I'm really intrigued by the idea of Edge returning as a face. If there's one thing that's hindered him, it's the lack of variety of opponents. Since moving to Smackdown, he really hasn't feuded with anybody other than Batista and Undertaker. While the blue show is definitely face-heavy, Edge returning as a heel will definitely have that "same old, same old" feeling to it. I'm more interested in seeing him actually TEAMING with Undertaker to take down La Familia. From there, why not move on to a feud with the up and rising MVP (tension was teased between these two a few weeks ago)?

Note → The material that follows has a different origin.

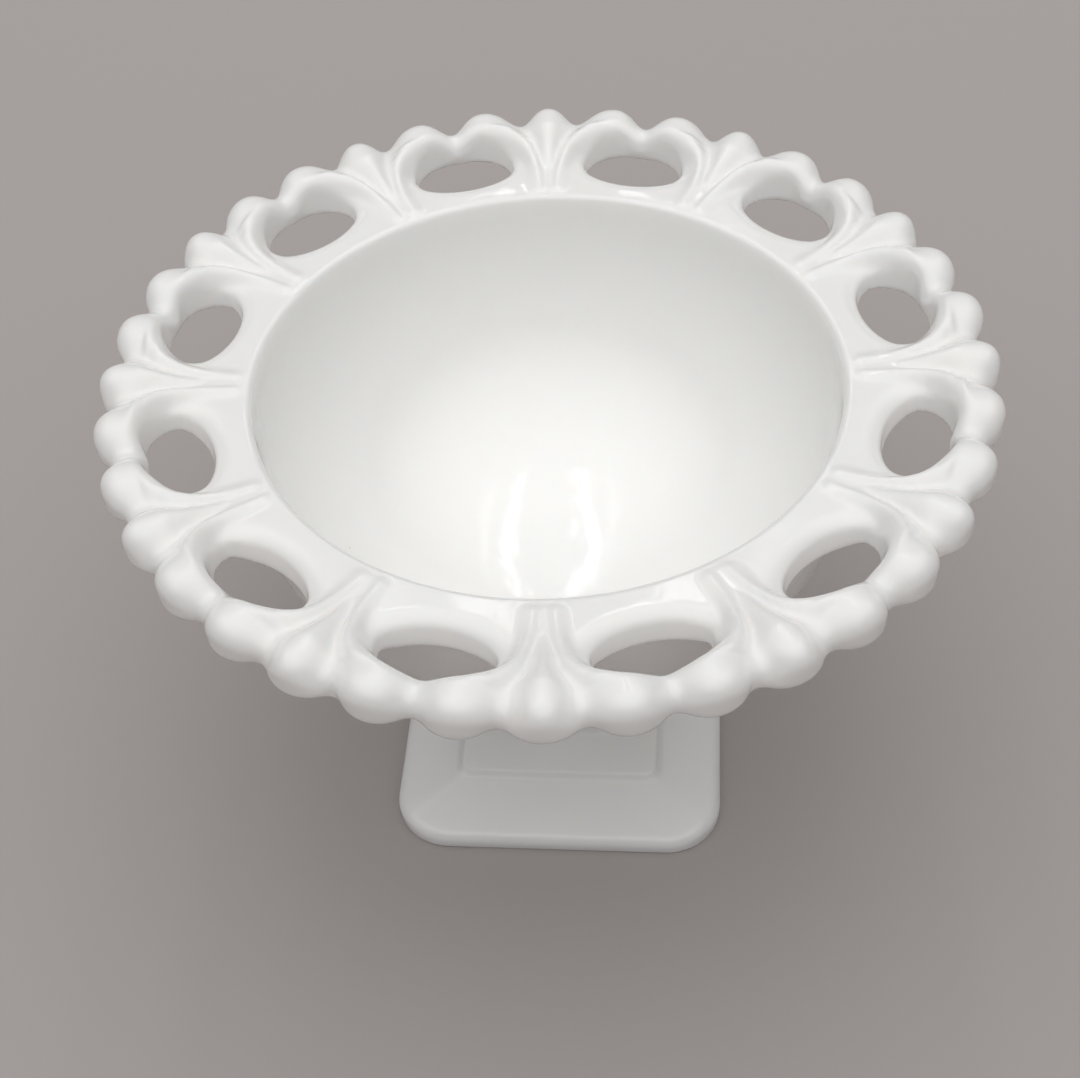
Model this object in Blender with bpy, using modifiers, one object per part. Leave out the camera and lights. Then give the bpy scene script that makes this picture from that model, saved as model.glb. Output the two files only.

Back when Smackdown was created, it was dubbed "The Rock's Show," due to the program bearing the name of the Great One's catchphrase. Well, in 2008, people can't argue that it's Edge's Show now. (Look how much things have changed, with Superstars being so closely associated with one of the brands.  Most people probably don't even know which brand a particular Superstar "officially" belongs to these days.  Real quick:  Which roster is Big Show on?  How about the Prime Time Players?  Antonio Cesaro?  The Usos?)